Koresponden beritalima.com, Sumbawa. “Pendidikan adalah investasi penting bagi cerahnya masa depan”, itu rupanya menjadi jargon utama bagi Muhammad Abdul Latif, Izzudin Abu Bakar dan Athifah Muthi’ah yang merantau dari Jawa dan Sumatera ke Universitas Teknologi Sumbawa pada awal tahun 2015. Lima tahun berselang, tiga saudara ini menyelesaikan pendidikan dan diwisuda secara bersamaan, salah satunya Izzudin Abu Bakar meraih predikat cumlaude dari Program Studi Teknik Mesin.
Pandemi Covid-19 tidak menghalangi UTS Sumbawa untuk mengadakan wisuda tatap muka karena diselenggarakan dengan protokol kesehatan ketat. Dihubungi beritalima saat wisuda tatap muka UTS Sumbawa pada 12 September 2020 kemarin, Athifah Muthi’ah lulusan Prodi Teknik Informatika memaparkan kesan dan pesan pertama kali merantau ke Sumbawa. Sebagai mahasiswa perantauan, adaptasi adalah tantangan yang paling utama. Ketika awal-awal perkuliahan, mahasiswa perantauan banyak bertempat tinggal jauh dari kampus sehingga agar tepat waktu sering sekali menumpang kendaraan yang lewat, “kalau disini disebut BM (Brehentiin Mobil).”
Selain tantangan adaptasi, bahasa juga menjadi kendala di awal bagi mahasiswa perantauan. “Awalnya kami kaget dan bingung banyak mahasiswa asli Sumbawa yang berbicara menggunakan bahasa daerah, tetapi lama kelamaan akhirnya kami juga bisa berbahasa Sumbawa”.
Kesan yang mendalam bagi Athifah adalah keramahan penduduk Sumbawa dan bentang alam Sumbawa itu sangat cantik, lautnya biru, dan pemandangannya indah. “Kami kalau mengisi waktu kosong di sela-sela perkuliahan bisa sambil jalan jalan di pantai”.
Sementara Abdul Latif, lulusan Program Studi Psikologi bercerita tantangan terberat saat merantau ke Sumbawa ada pada seminggu pertama. Hawa Sumbawa yang panas karena musim kemarau, dimana-mana yang ditemui pohon dan tumbuhan berwarna coklat, sungai kering, tidak kenal siapapun dan rasa ingin pulang.
Namun, tantangan ini kemudian sirna karena keramahan mahasiswa daerah Sumbawa yang baik, saling mendukung dan sudah menganggap menjadi saudara sendiri. “Di UTS bahkan saya kemudian menjadi Ketua Program Pelaksana sebuah komunitas joki cilik di bawah naungan Fakultas Psikologi UTS Sumbawa.
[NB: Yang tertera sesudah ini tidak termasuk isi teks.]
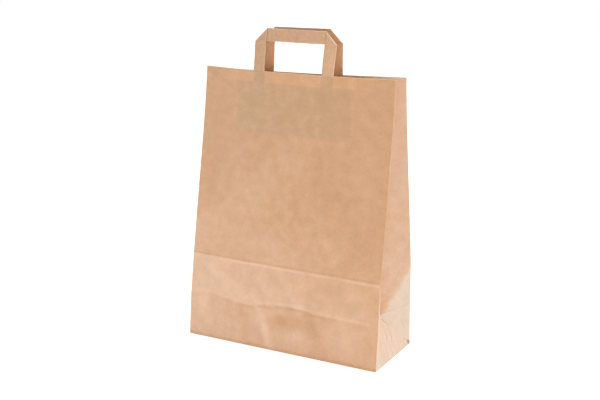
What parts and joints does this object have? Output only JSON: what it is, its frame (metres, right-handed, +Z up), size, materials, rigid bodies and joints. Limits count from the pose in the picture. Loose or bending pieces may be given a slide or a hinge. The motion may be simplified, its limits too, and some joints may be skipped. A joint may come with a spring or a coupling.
{
  "type": "flat-handle paper carrier bag",
  "caption": "Brown kraft-paper carrier bag standing open, with side gussets, a folded block bottom and flat folded paper handles glued inside the mouth under patches.",
  "frame": {"origin": "middle of the base, on the surface that the bag stands on", "axes": "+Z up through the mouth, +X across the front panel to its right, the front panel faces -Y"},
  "size_m": [0.32, 0.1301, 0.4784],
  "materials": {
    "kraft_paper": "matte machine-glazed kraft with faint fibres",
    "handle_paper": "matte folded kraft, several plies pressed flat",
    "patch_paper": "matte kraft, glued"
  },
  "bodies": {
    "root": {"bag_body": "kraft_paper", "handle_front": "handle_paper", "handle_rear": "handle_paper", "patch_front": "patch_paper", "patch_rear": "patch_paper"}
  },
  "joints": []
}
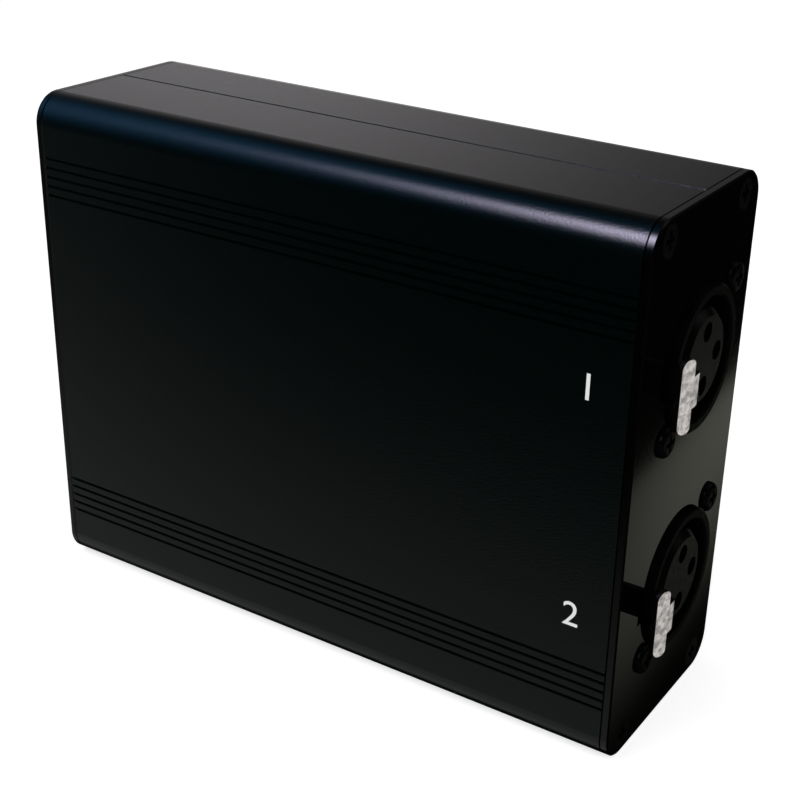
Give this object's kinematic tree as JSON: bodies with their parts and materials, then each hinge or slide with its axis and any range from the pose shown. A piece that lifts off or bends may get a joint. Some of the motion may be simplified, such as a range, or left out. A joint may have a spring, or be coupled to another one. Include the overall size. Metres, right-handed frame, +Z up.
{
  "type": "usb dmx interface",
  "caption": "Small black extruded aluminium lighting interface standing on its side, with latching three-pin sockets in one end plate and a USB socket in the other.",
  "frame": {"origin": "middle of the narrow face that the case stands on", "axes": "+X along the extrusion towards the three-pin sockets, +Y from the front broad face to the back one, +Z up"},
  "size_m": [0.1184, 0.038, 0.088],
  "materials": {
    "anodised_case": "black anodised, fine brushed grain, satin",
    "anodised_plate": "black anodised, smooth satin",
    "black_screws": "black oxide, semi-gloss",
    "black_moulding": "moulded, satin",
    "black_insert": "moulded, satin",
    "contacts": "plated, bright",
    "latch_metal": "pressed sheet, satin nickel",
    "steel": "plain",
    "lead_sleeve": "sleeved lead, satin",
    "white_moulding": "moulded, satin",
    "board": "green solder mask",
    "tinned_steel": "tinned, bright",
    "lamp_lens": "tinted, diffused",
    "chip_moulding": "moulded, matt",
    "converter_case": "moulded, matt",
    "capacitor_sleeve": "drawn can"
  },
  "bodies": {
    "case": {"front_shell": "anodised_case", "back_shell": "anodised_case", "socket_end_plate": "anodised_plate", "usb_end_plate": "anodised_plate", "socket_plate_screws": "black_screws", "usb_plate_screws": "black_screws", "upper_socket_housing": "black_moulding", "upper_socket_insert": "black_insert", "upper_socket_contacts": "contacts", "upper_latch_pin": "steel", "upper_latch_spring": "steel", "upper_socket_screws": "black_screws", "upper_socket_leads": "lead_sleeve", "upper_lead_connector": "white_moulding", "upper_line_driver": "chip_moulding", "lower_socket_housing": "black_moulding", "lower_socket_insert": "black_insert", "lower_socket_contacts": "contacts", "lower_latch_pin": "steel", "lower_latch_spring": "steel", "lower_socket_screws": "black_screws", "lower_socket_leads": "lead_sleeve", "lower_lead_connector": "white_moulding", "lower_line_driver": "chip_moulding", "circuit_board": "board", "usb_shell": "tinned_steel", "usb_insulator": "white_moulding", "usb_contacts": "contacts", "status_lamps": "lamp_lens", "microcontroller": "chip_moulding", "isolated_converter": "converter_case", "crystal": "tinned_steel", "filter_capacitors": "capacitor_sleeve", "chip_resistors": "chip_moulding"},
    "upper_latch": {"upper_latch": "latch_metal"},
    "lower_latch": {"lower_latch": "latch_metal"}
  },
  "joints": [
    {"name": "upper_latch_hinge", "type": "hinge", "parent": "case", "child": "upper_latch", "pos_m": [0.047, -0.0107, 0.0628], "axis": [0, 0, -1], "range_deg": [0, 8], "stiffness_Nm_per_rad": 0.1, "deforming": ["upper_latch_spring"]},
    {"name": "lower_latch_hinge", "type": "hinge", "parent": "case", "child": "lower_latch", "pos_m": [0.047, -0.0107, 0.0252], "axis": [0, 0, -1], "range_deg": [0, 8], "stiffness_Nm_per_rad": 0.1, "deforming": ["lower_latch_spring"]}
  ]
}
Abdul Latif berkisah pengalaman paling berkesan baginya adalah saat turun hujan pertama kalinya di Sumbawa. “Kami bisa bersenang-senang saking rindunya dengan hujan”, sambungnya. “walaupun Sumbawa tidak sesejuk seperti di Jawa, tapi di tempat ini kami ditempa menjadi lebih baik dan lebih tangguh.”
Sementara dari Izzudin Abu Bakar, lulusan terbaik Program Studi Teknik Mesin ini berkisah banyak hal-hal baru yang ditemuinya saat pertama kali merantau di Sumbawa. Awalnya tidak menyangka ternyata banyak juga teman-teman sesama SMA-nya yang juga merantau ke UTS Sumbawa, selain itu beberapa saudara jauhnya juga berkuliah di Sumbawa.
Perkuliahan di UTS Sumbawa membawanya pada penelitian gabungan dengan kampus ITS dan UGM, serta hal-hal unik seperti touring naik motor matic dari Depok Jawa Barat ke Sumbawa serta seisi kelasnya yang ternyata laki-laki semua. “apapun itu, Sumbawa patut dirindukan karena banyak hal seru dan masih banyak tempat yang belum sempat disinggahi”.
Ketiga saudara ini telah membuktikan pepatah “Tuntutlah Ilmu sampai ke Negeri China”, mereka dengan rela meninggalkan kampung halamannya untuk meneruskan sekolah ke jenjang pendidikan tinggi, mengawali masa-masa awal perantauan yang berat, menyelesaikan masalah sendiri dan kemudian lulus dengan baik. Kisah ini diharapkan bisa menjadi inspirasi generasi muda untuk keluar dari zona zaman, bekerja keras dan menjadi pribadi yang tangguh.